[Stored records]
** BEGIN **

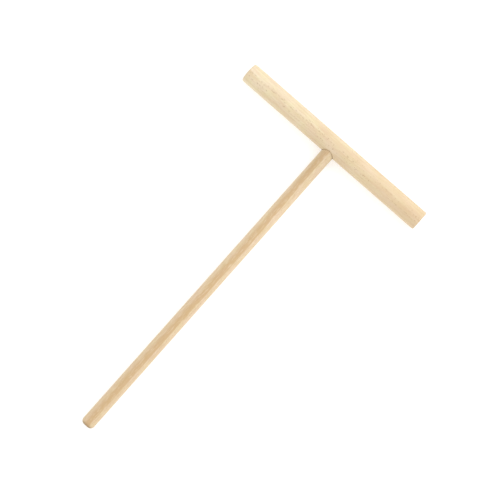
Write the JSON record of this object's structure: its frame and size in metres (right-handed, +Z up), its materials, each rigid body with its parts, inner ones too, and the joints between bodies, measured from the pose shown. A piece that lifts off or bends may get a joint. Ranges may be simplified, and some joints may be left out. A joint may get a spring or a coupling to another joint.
{
  "type": "crepe batter spreader",
  "caption": "T-shaped bare wooden spreader: a slim round rod with a blunt tip, glued into the middle of a thicker round crossbar.",
  "frame": {"origin": "under the middle of the tool's footprint as it lies flat, on the surface that it lies on", "axes": "+X along the crossbar, -Y along the rod towards its free end, +Z up from the surface"},
  "size_m": [0.128, 0.215, 0.012],
  "materials": {
    "crossbar_beech": "bare, sanded smooth",
    "rod_beech": "bare, sanded smooth",
    "wood_glue": "cured, slightly translucent"
  },
  "bodies": {
    "root": {"crossbar": "crossbar_beech", "rod": "rod_beech", "glue_film": "wood_glue"}
  },
  "joints": []
}
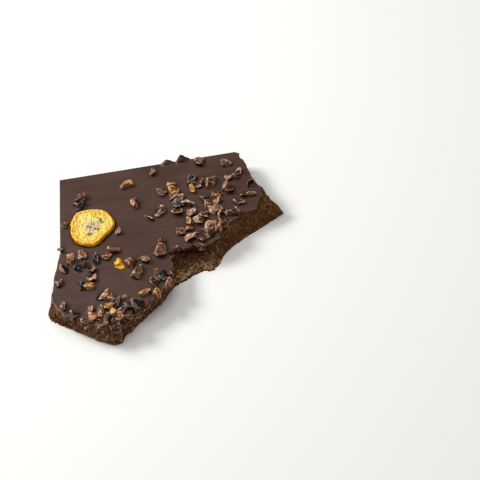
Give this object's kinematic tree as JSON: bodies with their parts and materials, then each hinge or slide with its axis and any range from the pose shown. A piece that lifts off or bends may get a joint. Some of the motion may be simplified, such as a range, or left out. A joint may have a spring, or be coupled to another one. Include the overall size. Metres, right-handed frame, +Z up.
{
  "type": "chocolate bark",
  "caption": "Flat shard of dark chocolate bark, straight where it met the tray and ragged where it was snapped, with cocoa nibs and a candied citrus slice set in its top.",
  "frame": {"origin": "middle of the shard's bounding box, on the surface that it lies on", "axes": "+X along the straight back wall, which met the tray, +Y from the snapped front to that wall, +Z up out of the sprinkled face"},
  "size_m": [0.1014, 0.087, 0.0122],
  "materials": {
    "dark_chocolate": "satin top, rough crumbly breaks",
    "candied_fruit": "sugary, slightly glossy"
  },
  "bodies": {
    "root": {"chocolate_shard": "dark_chocolate", "candied_slice": "candied_fruit"}
  },
  "joints": []
}
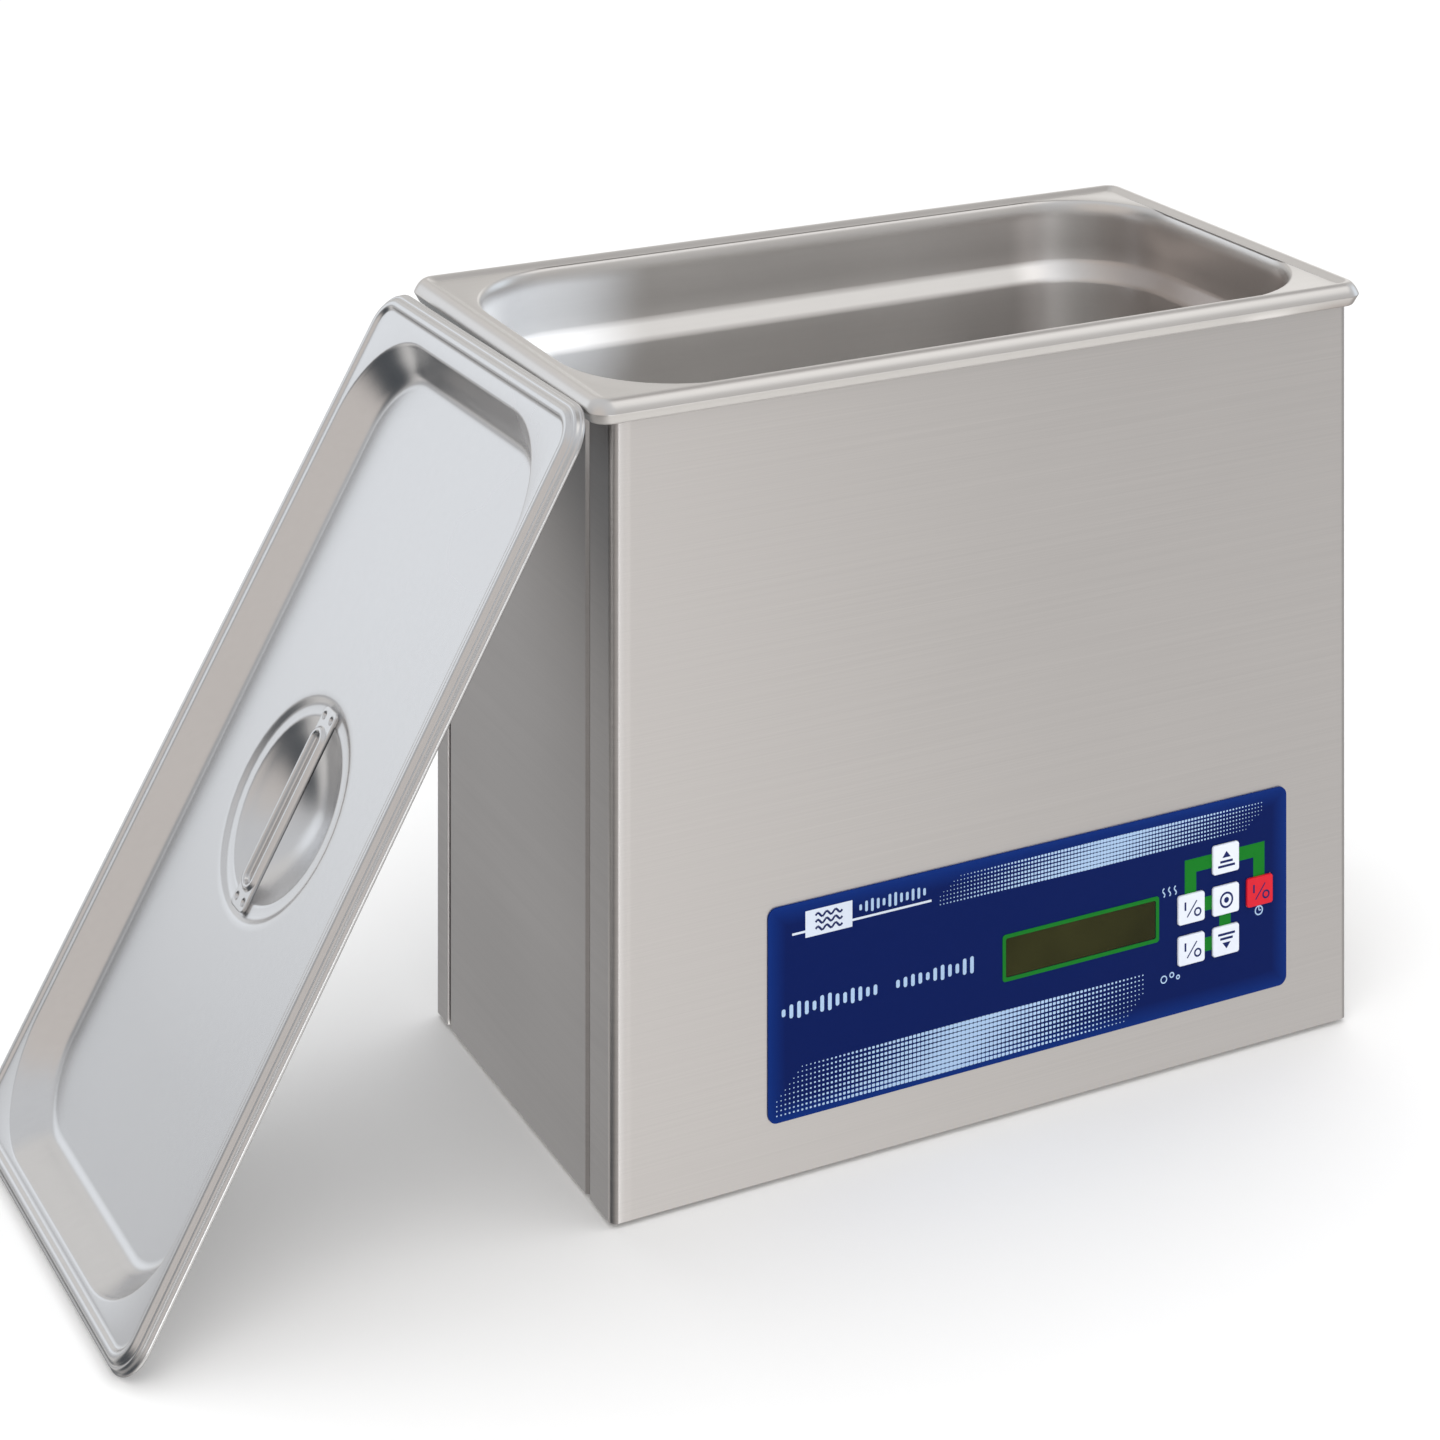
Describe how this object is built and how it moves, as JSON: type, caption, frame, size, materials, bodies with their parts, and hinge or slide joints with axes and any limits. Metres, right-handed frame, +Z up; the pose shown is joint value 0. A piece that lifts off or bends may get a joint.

** END **

> [WHAT YOU ARE ASKED TO DO]: Reproduce every record above exactly as it appears.

> [FINAL RESULT]:
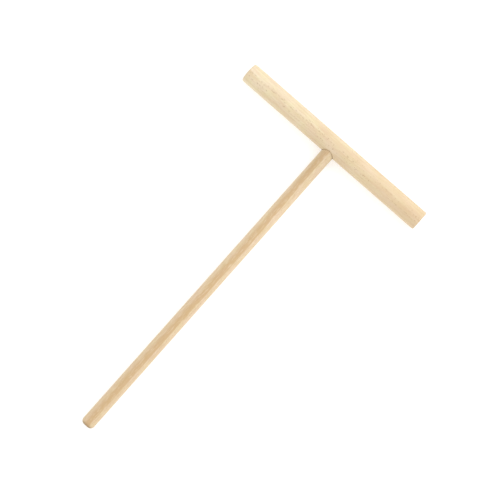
Write the JSON record of this object's structure: its frame and size in metres (right-handed, +Z up), its materials, each rigid body with its parts, inner ones too, and the joints between bodies, measured from the pose shown. A piece that lifts off or bends may get a joint. Ranges may be simplified, and some joints may be left out. A joint may get a spring or a coupling to another joint.
{
  "type": "crepe batter spreader",
  "caption": "T-shaped bare wooden spreader: a slim round rod with a blunt tip, glued into the middle of a thicker round crossbar.",
  "frame": {"origin": "under the middle of the tool's footprint as it lies flat, on the surface that it lies on", "axes": "+X along the crossbar, -Y along the rod towards its free end, +Z up from the surface"},
  "size_m": [0.128, 0.215, 0.012],
  "materials": {
    "crossbar_beech": "bare, sanded smooth",
    "rod_beech": "bare, sanded smooth",
    "wood_glue": "cured, slightly translucent"
  },
  "bodies": {
    "root": {"crossbar": "crossbar_beech", "rod": "rod_beech", "glue_film": "wood_glue"}
  },
  "joints": []
}
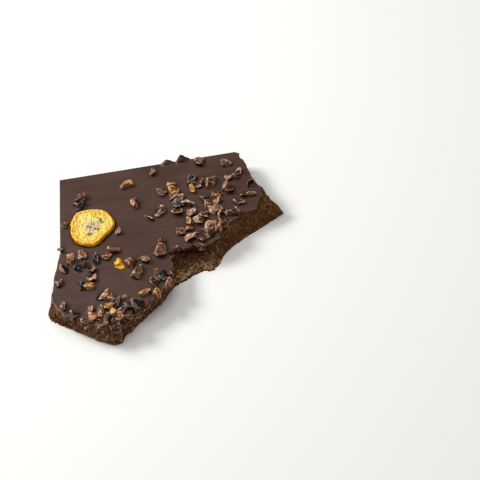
Give this object's kinematic tree as JSON: bodies with their parts and materials, then each hinge or slide with its axis and any range from the pose shown. A piece that lifts off or bends may get a joint. Some of the motion may be simplified, such as a range, or left out. A joint may have a spring, or be coupled to another one. Include the overall size. Metres, right-handed frame, +Z up.
{
  "type": "chocolate bark",
  "caption": "Flat shard of dark chocolate bark, straight where it met the tray and ragged where it was snapped, with cocoa nibs and a candied citrus slice set in its top.",
  "frame": {"origin": "middle of the shard's bounding box, on the surface that it lies on", "axes": "+X along the straight back wall, which met the tray, +Y from the snapped front to that wall, +Z up out of the sprinkled face"},
  "size_m": [0.1014, 0.087, 0.0122],
  "materials": {
    "dark_chocolate": "satin top, rough crumbly breaks",
    "candied_fruit": "sugary, slightly glossy"
  },
  "bodies": {
    "root": {"chocolate_shard": "dark_chocolate", "candied_slice": "candied_fruit"}
  },
  "joints": []
}
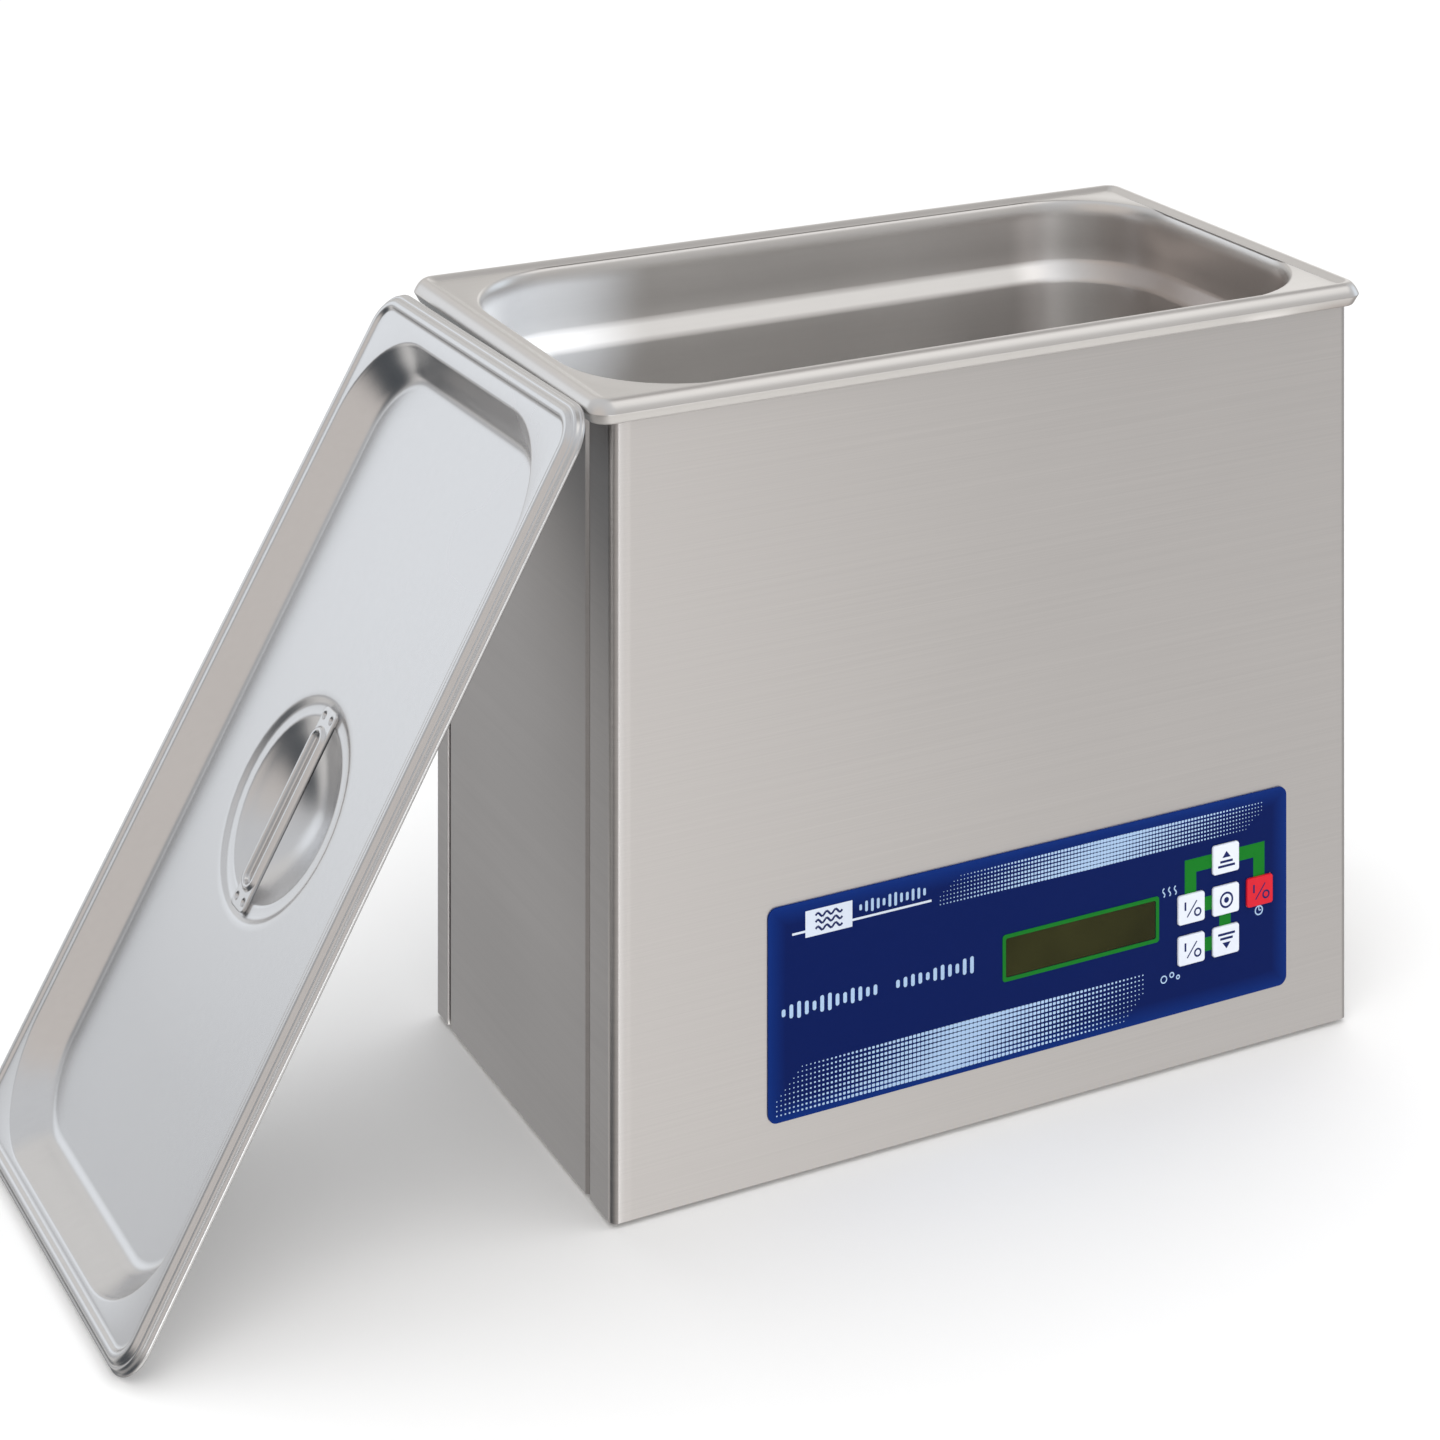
Describe how this object is built and how it moves, as JSON: type, caption, frame, size, materials, bodies with their parts, and hinge or slide joints with axes and any limits. Metres, right-handed frame, +Z up; the pose shown is joint value 0. A piece that lifts off or bends may get a joint.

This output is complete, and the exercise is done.